As We Commemorate Holocaust Remembrance Day, We Honor the Blessed Memory of Those Who Were Killed, Ros-Lehtinen Says

Apr 5, 2013

(WASHINGTON) – U.S. Rep. Ileana Ros-Lehtinen (R-FL), Chairman of the Middle East and North Africa Subcommittee, released the following statement in honor of Holocaust Memorial Day. Statement by Ros-Lehtinen:

“As we commemorate Yom HaShoah, Holocaust Remembrance Day, we remember the millions of people who endured unspeakable suffering at the hands of the Nazis, including the murder of six million Jews and millions of others. We honor their memory by ensuring that this horrific chapter of human history will never be forgotten and will never be repeated.

“Though we honor the memory of those who suffered and perished under the Nazis, this day also serves as a reminder to the world of the dangers of authoritarian and repressive regimes that will stop at nothing to destroy those whom they hate. In the wake of the Holocaust, the Jews established a state of their own, the democratic Jewish State of Israel, to ensure that they could never again be threatened with extinction. Yet today Israel is faced with perhaps greater threats than ever before. The Iranian regime has repeatedly stated its desire to wipe Israel off the map and is aggressively pursuing nuclear weapons capabilities. Hezbollah, Hamas, and other terrorist organizations who do not recognize Israel’s right to exist continue to seek its destruction. In Syria, Assad’s chemical weapons are coming dangerously close to falling into the hands of groups like al-Qaeda and other extremist elements who are leading the push for an Islamic government in a post-Assad Syria.

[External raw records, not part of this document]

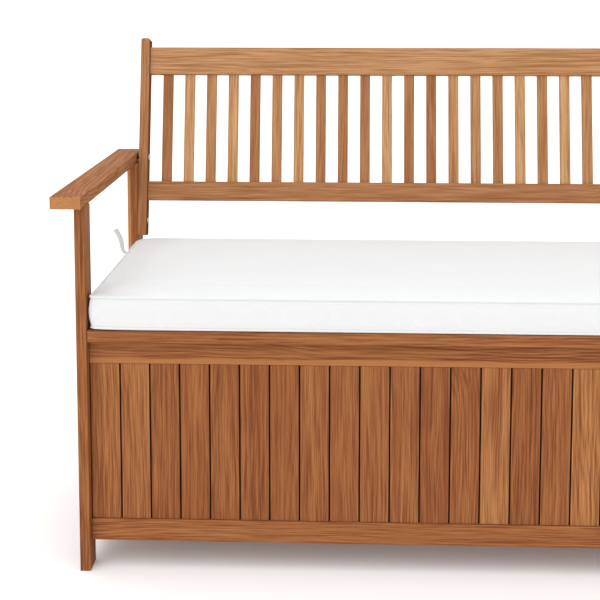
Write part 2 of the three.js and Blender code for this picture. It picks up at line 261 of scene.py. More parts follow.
# ---------------------------------------------------------------- timber
# Golden, red and deep tones of the timber of the box, the arms and posts, and the back.
BOX_PALETTE = (srgb(168, 111, 66), srgb(133, 76, 45), srgb(84, 39, 22))
ARM_PALETTE = (srgb(194, 139, 89), srgb(164, 106, 63), srgb(112, 62, 36))
BACK_PALETTE = (srgb(190, 143, 101), srgb(162, 110, 70), srgb(116, 70, 42))
DEEP_TINT, PALE_TINT = (0.84, 0.76, 0.74, 1), (1.16, 1.27, 1.30, 1)  # at tones -1 and 1

# The timber's noises: features a metre across the grain and along it, detail and roughness.
GRAIN = {
    "wander": (8, 1.7, 2, 0.5),
    "uneven": (75, 1.8, 3, 0.5),
    "patches": (11, 1.4, 2, 0.5),
    "sway": (14, 5, 2, 0.5),
    "band": (140, 1.4, 4, 0.65),
    "streak": (260, 3.0, 4, 0.7),
    "fleck": (520, 11, 2, 0.6),
    "fibre": (1300, 22, 1, 0.5),
    "cloud": (13, 2.4, 2, 0.5),
    "pore": (1500, 70, 1, 0.5),
}
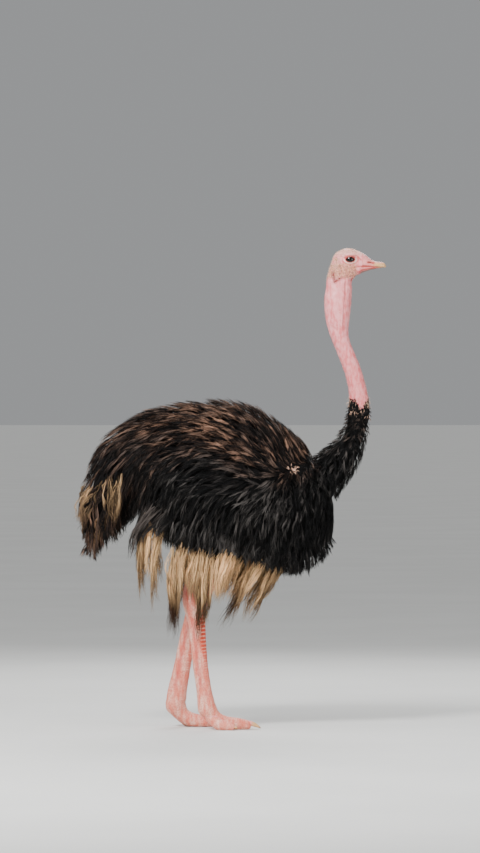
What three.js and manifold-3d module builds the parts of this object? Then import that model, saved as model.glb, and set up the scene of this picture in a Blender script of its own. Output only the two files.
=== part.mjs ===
// A life-size male ostrich of the pink-necked East African race, standing in mid step, as a museum model.
// Millimetres, +Z up, the bird facing +X, its right side towards -Y. The origin is on the floor under the
// centre of its box. Every solid is the outer form of a part, out to the tips of its plumage.
import * as THREE from "three";
import { mergeVertices } from "three/addons/utils/BufferGeometryUtils.js";
import Module from "manifold-3d";

const wasm = await Module();
wasm.setup();

const GAP = 0.3; // left between neighbours that meet
const RIGHT = -1;
const LEFT = 1;

// ---- Driving dimensions -------------------------------------------------------------------------------
// A line row is a station of a limb: [x, y, z, depth, width]. Depth is the half size square to the limb's
// line in the XZ plane, and width is the half size along Y.
// An edge row is a station of a broad form: [x, z of one edge, x, z of the other edge, y, width].

const TRUNK_EDGES = [
  [-448, 1262, -448, 1190, 0, 60],
  [-425, 1358, -430, 1095, 0, 110],
  [-330, 1416, -330, 950, 0, 172],
  [-240, 1433, -240, 860, 0, 212],
  [-110, 1449, -110, 778, 0, 248],
  [0, 1446, 0, 738, 0, 262],
  [100, 1420, 100, 716, 0, 262],
  [200, 1360, 205, 698, 0, 246],
  [288, 1287, 302, 692, 0, 208],
  [346, 1228, 385, 735, 0, 160],
  [396, 1150, 428, 804, 0, 115],
  [438, 1000, 446, 904, 0, 50],
];

const TAIL_EDGES = [
  [-320, 1385, -320, 1110, 0, 110],
  [-400, 1398, -385, 1035, 0, 145],
  [-500, 1328, -415, 1010, 0, 175],
  [-596, 1232, -440, 990, 0, 190],
  [-642, 1090, -462, 935, 0, 182],
  [-673, 1000, -482, 872, 0, 160],
  [-662, 905, -526, 862, 0, 118],
  [-655, 832, -585, 812, 0, 62],
  [-632, 787, -612, 784, 0, 16],
];

const TAIL_PLUME_EDGES = [
  [-430, 1140, -425, 1040, 0, 120],
  [-520, 1090, -450, 1000, 0, 196],
  [-575, 1010, -470, 930, 0, 190],
  [-590, 930, -500, 868, 0, 150],
  [-580, 872, -530, 850, 0, 90],
  [-562, 834, -545, 830, 0, 30],
];

const NECK_ROWS = [
  [300, 0, 1000, 165, 150],
  [392, 0, 1096, 106, 100],
  [474, 0, 1180, 86, 78],
  [526, 0, 1262, 66, 60],
  [553, 0, 1350, 54, 49],
  [559, 0, 1424, 46, 42],
  [554, 0, 1478, 41, 37],
  [543, 0, 1531, 39, 35],
  [527, 0, 1584, 38, 34],
  [506, 0, 1637, 37, 33],
  [485, 0, 1690, 37, 34],
  [470, 0, 1742, 43, 38],
  [464, 0, 1800, 53, 46],
  [465, 0, 1874, 60, 52],
  [470, 0, 1950, 56, 46],
  [479, 0, 2008, 51, 38],
  [490, 0, 2040, 50, 32],
];
const NECK_PARTINGS = [5, 10]; // rows where feathers end, and where the swollen throat begins

// The wings and legs are given for the right side, and are turned to the left by the sign of y.
const WING_EDGES = [
  [286, 1112, 284, 1066, 178, 24],
  [236, 1176, 250, 892, 196, 56],
  [128, 1236, 134, 745, 226, 76],
  [0, 1270, 4, 734, 240, 82],
  [-115, 1268, -105, 742, 236, 82],
  [-225, 1222, -190, 780, 218, 76],
  [-320, 1120, -250, 815, 192, 64],
  [-385, 990, -295, 830, 172, 48],
  [-412, 880, -360, 838, 160, 30],
  [-446, 764, -432, 752, 156, 9],
];
const WING_DRAPE = 66; // how far the wing's two edges are drawn in towards the flank, at its deepest
const WING_DEEP = 268; // the half size of the deepest station, which takes the whole drape

const WING_PLUMES = [
  [
    [-345, 160, 890, 44, 34],
    [-368, 160, 800, 42, 32],
    [-388, 159, 700, 32, 24],
    [-398, 158, 630, 18, 15],
    [-402, 158, 566, 4, 4],
  ],
  [
    [-308, 166, 880, 36, 30],
    [-318, 166, 790, 34, 26],
    [-328, 165, 690, 24, 18],
    [-324, 164, 600, 12, 10],
    [-318, 164, 534, 3, 3],
  ],
];

const BELLY_PLUMES = [
  [
    [70, 0, 800, 150, 150],
    [72, 0, 715, 142, 146],
    [34, 0, 612, 98, 122],
    [20, 0, 556, 64, 92],
    [16, 0, 516, 30, 50],
  ],
  [
    [60, -34, 640, 72, 62],
    [40, -44, 560, 44, 42],
    [52, -50, 490, 22, 22],
    [62, -52, 436, 4, 4],
  ],
  [
    [10, 40, 660, 70, 70],
    [-8, 50, 580, 48, 48],
    [-30, 54, 500, 22, 22],
    [-44, 56, 438, 4, 4],
  ],
];

const THIGH_PLUMES = [
  [
    [-170, 128, 800, 92, 70],
    [-176, 126, 715, 92, 66],
    [-196, 124, 612, 76, 56],
    [-222, 122, 540, 50, 38],
    [-240, 120, 480, 28, 24],
    [-246, 120, 436, 5, 5],
  ],
  [
    [-110, 140, 740, 70, 52],
    [-122, 142, 640, 58, 44],
    [-134, 142, 540, 34, 30],
    [-146, 142, 450, 18, 16],
    [-148, 142, 372, 4, 4],
  ],
];

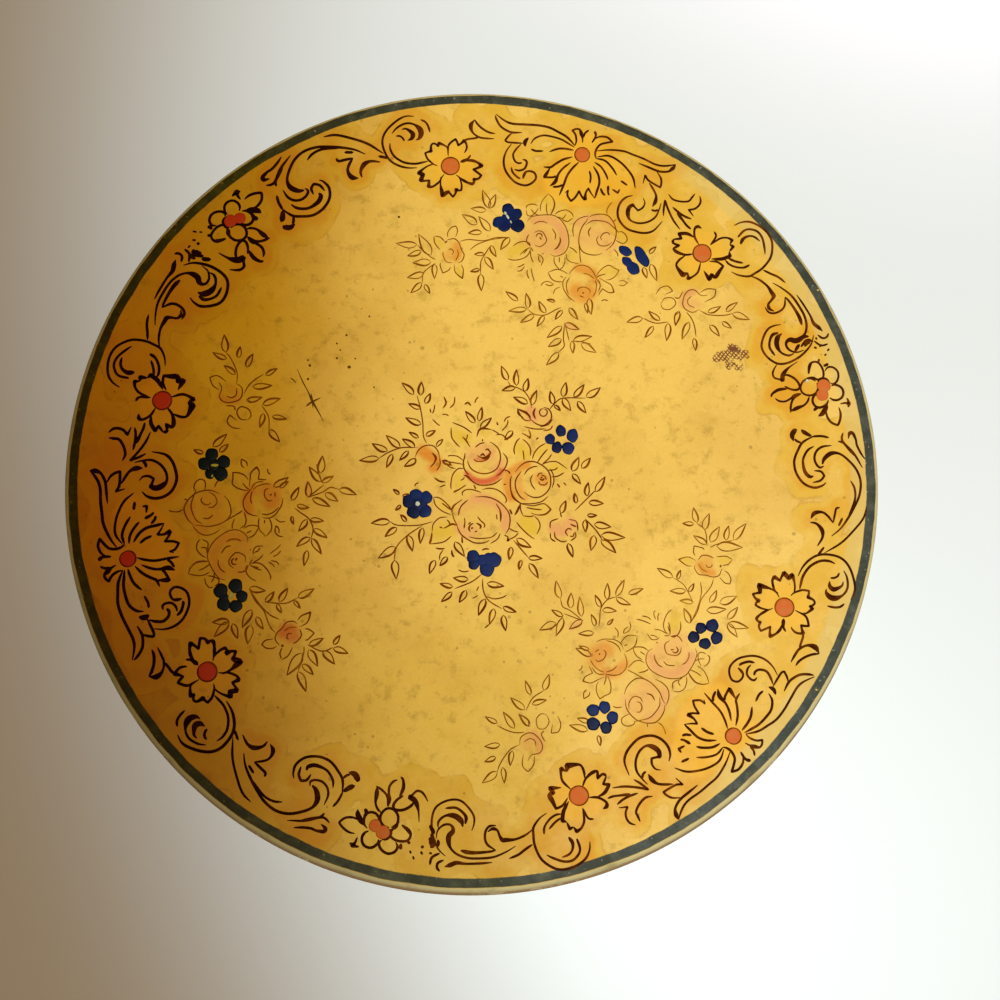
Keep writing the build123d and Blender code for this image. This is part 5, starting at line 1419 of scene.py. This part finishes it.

“So as we commemorate Holocaust Remembrance Day, my thoughts and prayers are with all those affected by this horrific tragedy and human history’s darkest period, and I will continue to push to get justice for survivors of the holocaust through passage of my holocaust insurance bill. ”

Note: During the 112th Congress, Ros-Lehtinen, along with Rep. Ted Deutch (FL-21) introduced H.R. 890, the Holocaust Insurance Accountability Act, which would restore survivors’ rights to bring a civil action in federal district court against the insurer, or a related company of the insurer, to recover proceeds due that were denied to them during and after the Holocaust.